**GIVEN MATERIAL:**
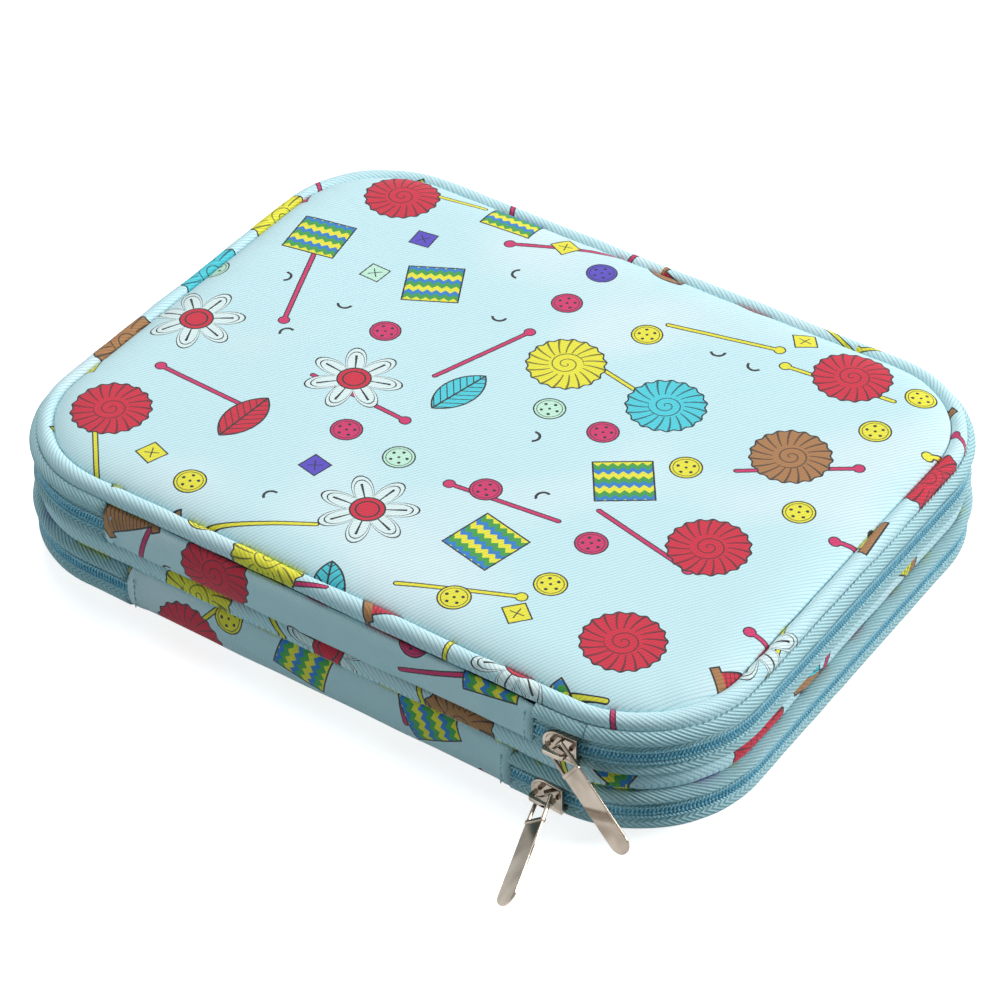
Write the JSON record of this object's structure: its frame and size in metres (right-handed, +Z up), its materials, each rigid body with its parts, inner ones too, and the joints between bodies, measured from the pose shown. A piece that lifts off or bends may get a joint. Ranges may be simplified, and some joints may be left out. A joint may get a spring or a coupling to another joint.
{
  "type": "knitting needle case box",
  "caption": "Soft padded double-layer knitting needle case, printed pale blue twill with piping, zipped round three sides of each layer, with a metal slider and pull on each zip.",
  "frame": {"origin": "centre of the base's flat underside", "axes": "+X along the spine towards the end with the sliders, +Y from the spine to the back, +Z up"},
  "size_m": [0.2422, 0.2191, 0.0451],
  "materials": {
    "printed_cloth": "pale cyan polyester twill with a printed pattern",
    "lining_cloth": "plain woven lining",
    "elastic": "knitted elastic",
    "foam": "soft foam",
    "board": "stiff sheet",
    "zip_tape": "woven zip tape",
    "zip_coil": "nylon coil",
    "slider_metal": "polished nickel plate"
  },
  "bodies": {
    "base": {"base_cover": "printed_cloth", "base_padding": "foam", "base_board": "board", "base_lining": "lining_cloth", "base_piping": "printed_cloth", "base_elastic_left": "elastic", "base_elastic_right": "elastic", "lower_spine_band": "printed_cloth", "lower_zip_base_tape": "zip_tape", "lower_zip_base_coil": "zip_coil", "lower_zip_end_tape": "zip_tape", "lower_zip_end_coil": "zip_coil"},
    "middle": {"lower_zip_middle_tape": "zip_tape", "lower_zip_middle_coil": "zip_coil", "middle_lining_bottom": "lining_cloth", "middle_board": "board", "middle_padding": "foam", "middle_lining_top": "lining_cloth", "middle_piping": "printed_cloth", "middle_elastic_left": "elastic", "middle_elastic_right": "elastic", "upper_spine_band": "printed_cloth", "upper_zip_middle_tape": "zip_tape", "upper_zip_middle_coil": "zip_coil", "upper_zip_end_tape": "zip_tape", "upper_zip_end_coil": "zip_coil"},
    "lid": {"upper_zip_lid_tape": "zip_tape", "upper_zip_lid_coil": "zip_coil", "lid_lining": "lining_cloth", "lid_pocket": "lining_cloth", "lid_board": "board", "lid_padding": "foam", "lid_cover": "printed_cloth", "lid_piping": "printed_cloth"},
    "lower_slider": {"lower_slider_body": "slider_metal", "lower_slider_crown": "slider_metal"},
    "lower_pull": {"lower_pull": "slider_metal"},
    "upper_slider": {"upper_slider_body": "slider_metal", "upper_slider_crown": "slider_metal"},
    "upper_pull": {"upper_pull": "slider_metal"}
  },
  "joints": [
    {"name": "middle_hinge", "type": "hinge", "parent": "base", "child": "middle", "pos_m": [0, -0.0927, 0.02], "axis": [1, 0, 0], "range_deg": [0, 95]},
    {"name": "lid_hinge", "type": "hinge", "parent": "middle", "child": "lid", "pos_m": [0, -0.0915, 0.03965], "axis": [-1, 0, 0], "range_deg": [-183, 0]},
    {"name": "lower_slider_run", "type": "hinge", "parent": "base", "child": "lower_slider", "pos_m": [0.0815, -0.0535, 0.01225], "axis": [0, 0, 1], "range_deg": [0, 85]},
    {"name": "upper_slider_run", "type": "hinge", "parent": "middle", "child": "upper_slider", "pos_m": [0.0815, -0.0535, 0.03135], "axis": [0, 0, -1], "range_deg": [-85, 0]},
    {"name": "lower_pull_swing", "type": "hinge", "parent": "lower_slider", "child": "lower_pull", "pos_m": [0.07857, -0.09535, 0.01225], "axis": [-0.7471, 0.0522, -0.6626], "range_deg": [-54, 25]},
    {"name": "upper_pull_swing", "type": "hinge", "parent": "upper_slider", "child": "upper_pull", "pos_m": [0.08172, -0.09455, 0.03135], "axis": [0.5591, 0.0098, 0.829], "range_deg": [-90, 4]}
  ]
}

**REQUIRED TASK:**
Nothing should be left out: repeat all of the data exactly.

**RESPONSE:**
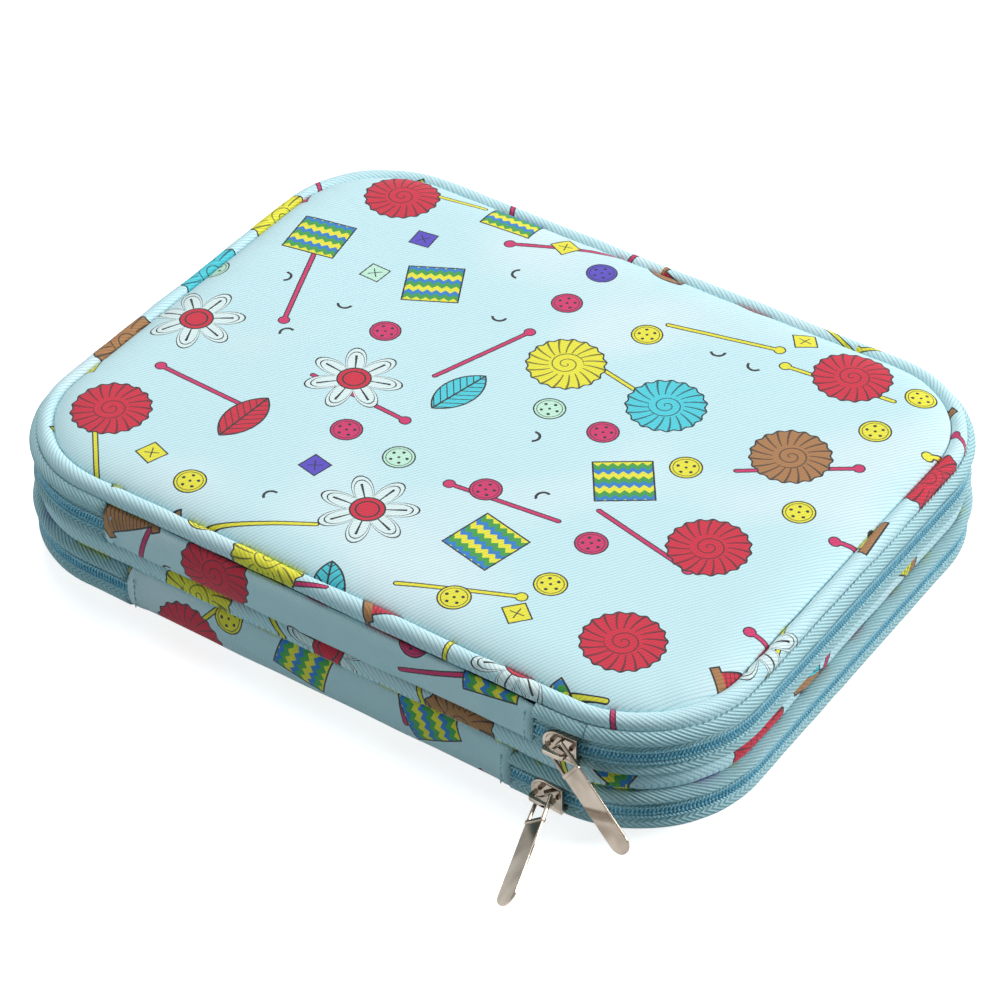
Write the JSON record of this object's structure: its frame and size in metres (right-handed, +Z up), its materials, each rigid body with its parts, inner ones too, and the joints between bodies, measured from the pose shown. A piece that lifts off or bends may get a joint. Ranges may be simplified, and some joints may be left out. A joint may get a spring or a coupling to another joint.
{
  "type": "knitting needle case box",
  "caption": "Soft padded double-layer knitting needle case, printed pale blue twill with piping, zipped round three sides of each layer, with a metal slider and pull on each zip.",
  "frame": {"origin": "centre of the base's flat underside", "axes": "+X along the spine towards the end with the sliders, +Y from the spine to the back, +Z up"},
  "size_m": [0.2422, 0.2191, 0.0451],
  "materials": {
    "printed_cloth": "pale cyan polyester twill with a printed pattern",
    "lining_cloth": "plain woven lining",
    "elastic": "knitted elastic",
    "foam": "soft foam",
    "board": "stiff sheet",
    "zip_tape": "woven zip tape",
    "zip_coil": "nylon coil",
    "slider_metal": "polished nickel plate"
  },
  "bodies": {
    "base": {"base_cover": "printed_cloth", "base_padding": "foam", "base_board": "board", "base_lining": "lining_cloth", "base_piping": "printed_cloth", "base_elastic_left": "elastic", "base_elastic_right": "elastic", "lower_spine_band": "printed_cloth", "lower_zip_base_tape": "zip_tape", "lower_zip_base_coil": "zip_coil", "lower_zip_end_tape": "zip_tape", "lower_zip_end_coil": "zip_coil"},
    "middle": {"lower_zip_middle_tape": "zip_tape", "lower_zip_middle_coil": "zip_coil", "middle_lining_bottom": "lining_cloth", "middle_board": "board", "middle_padding": "foam", "middle_lining_top": "lining_cloth", "middle_piping": "printed_cloth", "middle_elastic_left": "elastic", "middle_elastic_right": "elastic", "upper_spine_band": "printed_cloth", "upper_zip_middle_tape": "zip_tape", "upper_zip_middle_coil": "zip_coil", "upper_zip_end_tape": "zip_tape", "upper_zip_end_coil": "zip_coil"},
    "lid": {"upper_zip_lid_tape": "zip_tape", "upper_zip_lid_coil": "zip_coil", "lid_lining": "lining_cloth", "lid_pocket": "lining_cloth", "lid_board": "board", "lid_padding": "foam", "lid_cover": "printed_cloth", "lid_piping": "printed_cloth"},
    "lower_slider": {"lower_slider_body": "slider_metal", "lower_slider_crown": "slider_metal"},
    "lower_pull": {"lower_pull": "slider_metal"},
    "upper_slider": {"upper_slider_body": "slider_metal", "upper_slider_crown": "slider_metal"},
    "upper_pull": {"upper_pull": "slider_metal"}
  },
  "joints": [
    {"name": "middle_hinge", "type": "hinge", "parent": "base", "child": "middle", "pos_m": [0, -0.0927, 0.02], "axis": [1, 0, 0], "range_deg": [0, 95]},
    {"name": "lid_hinge", "type": "hinge", "parent": "middle", "child": "lid", "pos_m": [0, -0.0915, 0.03965], "axis": [-1, 0, 0], "range_deg": [-183, 0]},
    {"name": "lower_slider_run", "type": "hinge", "parent": "base", "child": "lower_slider", "pos_m": [0.0815, -0.0535, 0.01225], "axis": [0, 0, 1], "range_deg": [0, 85]},
    {"name": "upper_slider_run", "type": "hinge", "parent": "middle", "child": "upper_slider", "pos_m": [0.0815, -0.0535, 0.03135], "axis": [0, 0, -1], "range_deg": [-85, 0]},
    {"name": "lower_pull_swing", "type": "hinge", "parent": "lower_slider", "child": "lower_pull", "pos_m": [0.07857, -0.09535, 0.01225], "axis": [-0.7471, 0.0522, -0.6626], "range_deg": [-54, 25]},
    {"name": "upper_pull_swing", "type": "hinge", "parent": "upper_slider", "child": "upper_pull", "pos_m": [0.08172, -0.09455, 0.03135], "axis": [0.5591, 0.0098, 0.829], "range_deg": [-90, 4]}
  ]
}